Western commentators were less equivocal in their criticisms. In his book The Liberation of Goa, P.D. Gaitonde quotes the American historian Arthur Schelsinger as saying that “the contrast between Nehru’s incessant sanct imony on the subject of non-aggression and his brisk exercise of Machtpolitik was too comic not to cause comment. It was a little like catching the preacher in the hen-house; and it suggested that Harrow and Cambridge, in instilling the British virtues, had not neglected hypocrisy”.

Some Western critics focused on the mismatch between India’s profession of non-violence and its invasion of Goa; others on what they saw as the fundamental incompatibility of the cultures of Goa and India. One British writer argued that the “Goans are as much Mediterranean Europeans as the present descendants of various European nationalists [in the United States] are Americans”. And the Catholic Herald newspaper claimed that “wherever he goes even in India, a Goan remains a Goan, and tends to form a self contained Goan community. He certainly does not see himself as an Indian. Five hundred years of religious, social, and racial and cultural interpretations have sharply differentiated him from other peoples of the Indian subcontinent”.

Off the mark

Forty-five years later, one reads these judgements with a mixture of amusement and bewilderment. That some Goans are Catholics and that many Goans speak Konkani does not mean that they do not or cannot consider themselves Indian. And which Goan now sees himself as a “Mediterrenean European”? Also, the charge that Indians were being hypocritical and sanctimonious falls away in the light of the behaviour, in later decades, of the world’s superpowers. Who, in the face of the Soviet invasion of Afghanistan in 1979 or the American invasion of Iraq in 2003, could consider India’s action in Goa to be illegitimate? Those other invasions brought untold misery and suffering to the people they claimed to “liberate”. In contrast, few Goans now would wish to exchange Indian rule for that of the Portuguese.
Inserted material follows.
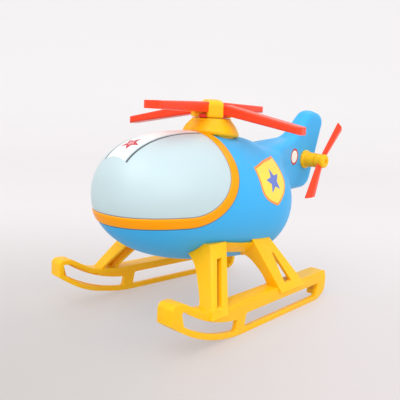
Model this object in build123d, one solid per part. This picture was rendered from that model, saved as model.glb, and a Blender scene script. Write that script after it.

I shall end this recollection on a less serious note. In February 1962, two months after the event, the Illustrated Weekly of India printed a cover story celebrating Goa’s reunion with the motherland. Here the Weekly’s editor, A.S. Raman, wrote about his walking into a store in Panjim where the following conversation ensued:

Salesman: “We’ve got some very nice German ball-points for you, sir. Would you like to see them?”

Journalist: “Only ball-points! No, thanks. Your signboard lists a number of other items, bigger and more luxurious. What are they?”

Salesman: “Oh, yes, sir. We’ve hankies, ties, socks, gloves, watch-straps, belts, ash-trays, cigarette cases and a variety of curios and novelties”.

Journalist: “Where are all the transistors and tape-recorders, refrigerators and radiograms?”

Salesman: “All sold out, sir”.

Journalist: “You must be experiencing a big boom”.

Salesman: “Yes, sir, thanks to the liberation”.